In 2019, the University of Washington assembled an Innovation Roundtable of some of the most prominent venture capitalists, angel investors, and innovation leaders in the Pacific Northwest. The aim was to find ways to expand the institute’s innovation ecosystem across the region with partnerships in both the public and private sectors, accelerating startup creation and the transfer of technology to market.
After examining five models, the roundtable selected Creative Destruction Lab (CDL). A nonprofit organization, CDL’s mission is to bridge the gap between market opportunities, capital, talent, and expertise in Silicon Valley and its 12 global sites, each connected to a leading educational institution.
With the launch of CDL-Seattle in May 2021, UW joined a global network that spans HEC Paris, the University of Oxford’s Saïd Business
School, Rotman School of Management at the University of Toronto, and the University of British Columbia’s Sauder School of Business, to name a few.

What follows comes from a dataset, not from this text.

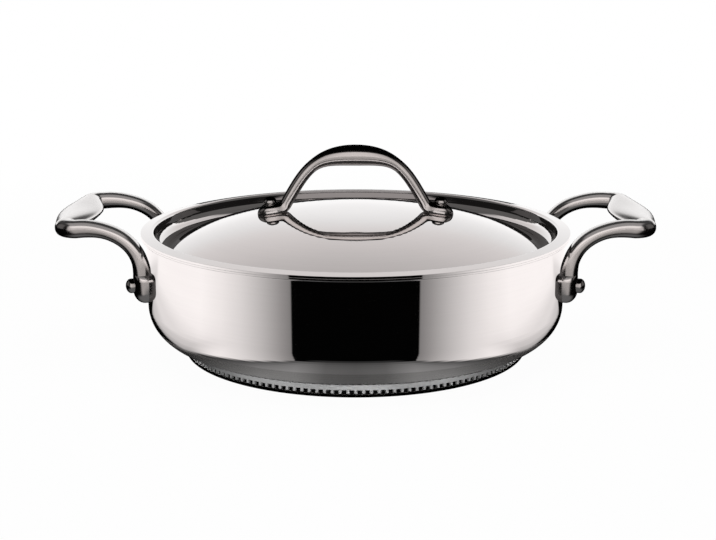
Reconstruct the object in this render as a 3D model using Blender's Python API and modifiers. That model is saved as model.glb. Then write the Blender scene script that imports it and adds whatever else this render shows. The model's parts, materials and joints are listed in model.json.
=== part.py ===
# Braising pan of polished steel: a low round pan on a bonded base, with two riveted side
# handles, and a domed lid that carries a riveted arch handle.
# Origin: centre of the underside of the base. +Z is up, X runs through both side handles.
# Sizes below are in millimetres; the scene is in metres.

import math

import bmesh
import bpy
from mathutils import Matrix, Vector

MM = 0.001

# Clearances
SEAT_GAP = 0.3            # left between two pieces that touch
LID_SIDE_PLAY = 0.8       # lid channel to the inside of the pan wall

# Pan
PAN_INNER_RADIUS = 120.0
PAN_WALL = 3.0
PAN_DEPTH = 59.9          # cooking floor to the top of the rim
PAN_CORNER_RADIUS = 21.4  # outside of the rounded bottom corner
RIM_OVERHANG = 3.0        # how far the rim flares out past the wall
RIM_EDGE = 1.2            # thickness of the flared rim at its edge
RIM_LAND = 1.4            # flat top of the rim
RIM_BREAK = 0.3           # broken edge of the rim
RIM_FLARE_INSIDE = 5.0    # height of the flare inside
RIM_FLARE_OUTSIDE = 1.2   # height of the flare outside

# Base
BASE_RADIUS = 101.6
BASE_BREAK = 0.4
PLATE_THICKNESS = 1.9
CORE_THICKNESS = 5.5
CORE_TEETH = 152
CORE_TOOTH_SHARE = 0.5    # width of a tooth in its pitch
CORE_NOTCH_HEIGHT = 1.9
CORE_NOTCH_DEPTH = 2.2

# Side handles
HANDLE_PROJECTION = 51.0  # outside of the wall to the outer edge of the grip
FOOT_OFFSET = 48.0        # middle of the handle to the middle of a foot
ARM_OFFSET = 44.0         # middle of the handle to the middle of an arm at the elbow
ARM_WIDTH = 12.4
ARM_WIDTH_AT_FOOT = 9.4
ARM_THICKNESS = 8.3
ARM_THICKNESS_AT_FOOT = 9.8
NOSE_THICKNESS = 10.0
ARM_ROUNDNESS = 2.7
ARM_RISE_PULL = 16.5      # how far the arm keeps rising before it leans out
ARM_REACH_PULL = 22.0     # how far it runs level before the elbow
ARM_CREST = 2.2           # how far the arm rises above the grip on its way
ELBOW_RADIUS = 6.8
GRIP_WIDTH = 23.8
GRIP_THICKNESS = 6.8
GRIP_LIFT = 1.0           # the thin middle of the grip sits this much higher
GRIP_BOW = 1.4            # the ends of the grip stand this much further out
GRIP_ROUNDNESS = 2.2
GRIP_ABOVE_RIM = 8.9      # middle of the grip above the rim
FOOT_WIDTH = 15.0
FOOT_HEIGHT = 15.8
FOOT_THICKNESS = 11.0
FOOT_SINK = 1.2           # how far the foot reaches into the wall before it is cut to it
FOOT_END_ROUND = 4.6      # how far the lower end of the foot draws in
FOOT_END_HEIGHT = 6.0     # over this height
FOOT_SHOULDER = 3.4       # height over which the foot narrows to the arm
FOOT_ROUNDNESS = 2.6
FOOT_BELOW_RIM = 16.2     # top of the foot below the rim
FOOT_ARM_STEP = 1.3       # the arm leaves the foot this much further out
ARM_TWIST_END = 0.33      # shares of the way along the arm: it has turned to face the front
ARM_THIN_END = 0.4        # it has its full thinness
ARM_WIDE_END = 0.71       # it has its full width
NOSE_START = 0.67         # it starts to thicken towards the elbow

# Side handle rivets
RIVET_SHANK = 5.0
RIVET_HEAD = 8.2
RIVET_COLLAR = 1.5        # straight edge of the head below its dome
RIVET_DOME = 2.8
RIVET_INNER_HEAD = 11.0
RIVET_INNER_DOME = 2.4
RIVET_ABOVE_FOOT = 9.8    # axis above the bottom of the foot

# Lid
LID_THICKNESS = 1.0
LID_CHANNEL_DEPTH = 9.1   # flange top to the outer edge of the dome
LID_DOME_RISE = 19.5      # outer edge of the dome to its top
LID_DOME_POWER = 2.6
LID_CHANNEL_CORNER = 6.0
LID_FLANGE_CORNER = 1.6
LID_FLANGE_DROOP = 8.0     # degrees that the flange falls outward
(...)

CDL-Seattle’s launch also helped UW attain one of the roundtable’s goals at inception, formalizing partnerships across campus and with the private sector. Notable founding partners include the College of Engineering, Paul G. Allen School of Computer Science & Engineering, and CoMotion Labs, as well as Microsoft Corporation, Washington Research Foundation, Foster Foundation, and Allen Institute for Artificial Intelligence (AI2).
Each fall, CDL admits a cohort of massively scalable, seed-stage, science-and technology-based ventures into 20 streams, including Seattle-based Computational Health and Advanced Manufacturing. Unlike its peers, CDL does not take equity or IP ownership in ventures. There are no fees to participate.

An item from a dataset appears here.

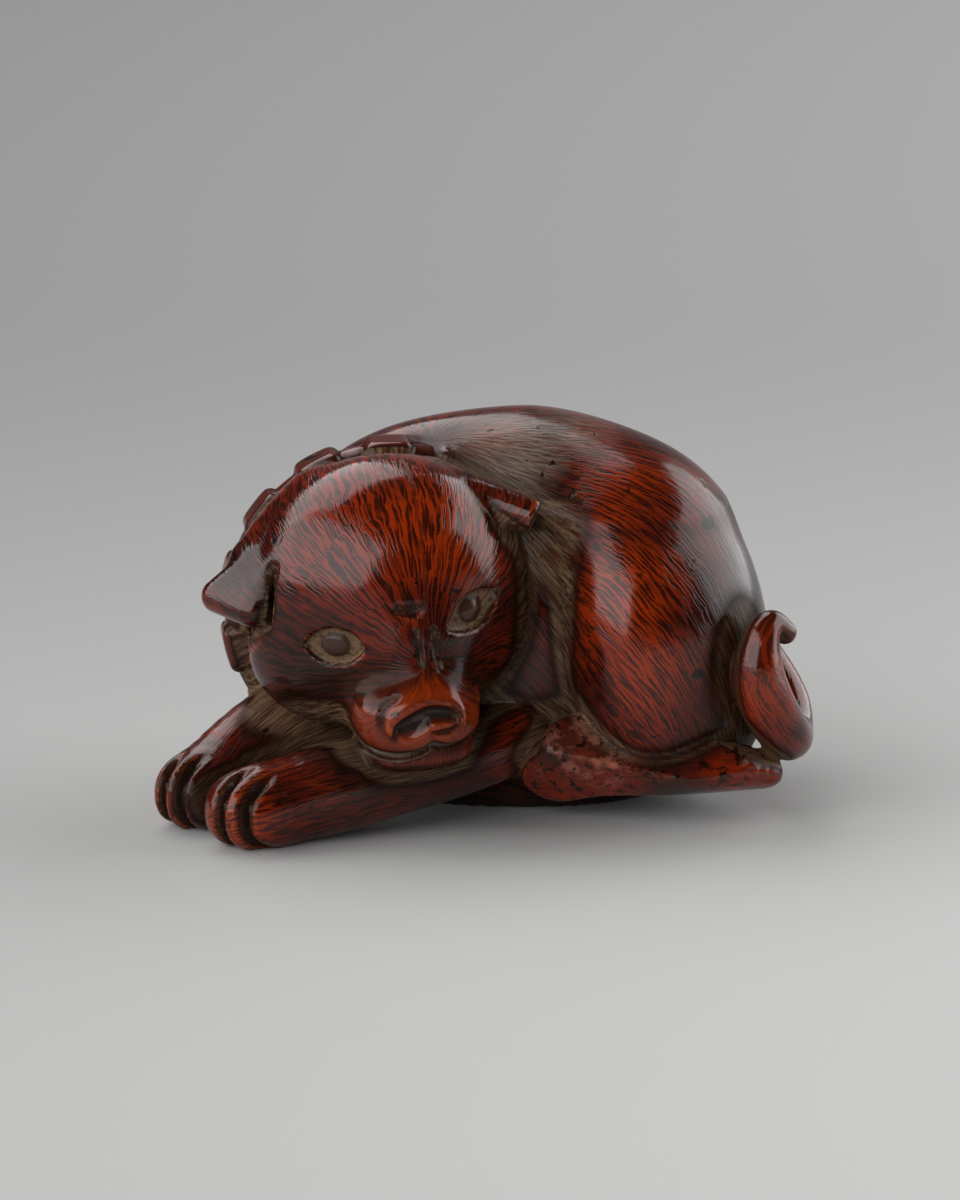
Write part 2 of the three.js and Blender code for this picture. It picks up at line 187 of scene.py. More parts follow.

For participating startups, CDL presents an opportunity unlike any other due to the caliber of its mentors and the depth of their engagement. At the core of CDL’s nine-month mentorship program are five intensive, day-long objective-setting sessions. Venture founders and CEOs benefit from the guidance of world-leading scientists, engineers, economists, and seasoned, successful
entrepreneurs. They get to be in the room while thought leaders debate and come to a consensus on their venture’s next steps.
For the duration of the program, these world-class mentors act as a surrogate board of directors offering technical advice and expertise. To help ensure objectives are met, top EMBA and MBA students embed with their ventures to provide hands-on support. Participants are also provided networking opportunities with prominent angel investors and venture capitalists. The program targets massively scalable enterprises—with technology or science as a core competitive differentiator—led by ambitious founders and CEOs willing to move fast and take on risks and external capital.
CDL alumni are redefining success by pushing the boundaries of what’s possible, making strides in the advancement of AI, climate, health, quantum, and more. Take, for instance, Cellens, co-founded by CEO Jean Pham. An alum of CDL-Seattle’s 2021/22 Computational Health stream, the Boston-based startup is pioneering an AI-based cell imaging platform for bladder cancer diagnostics.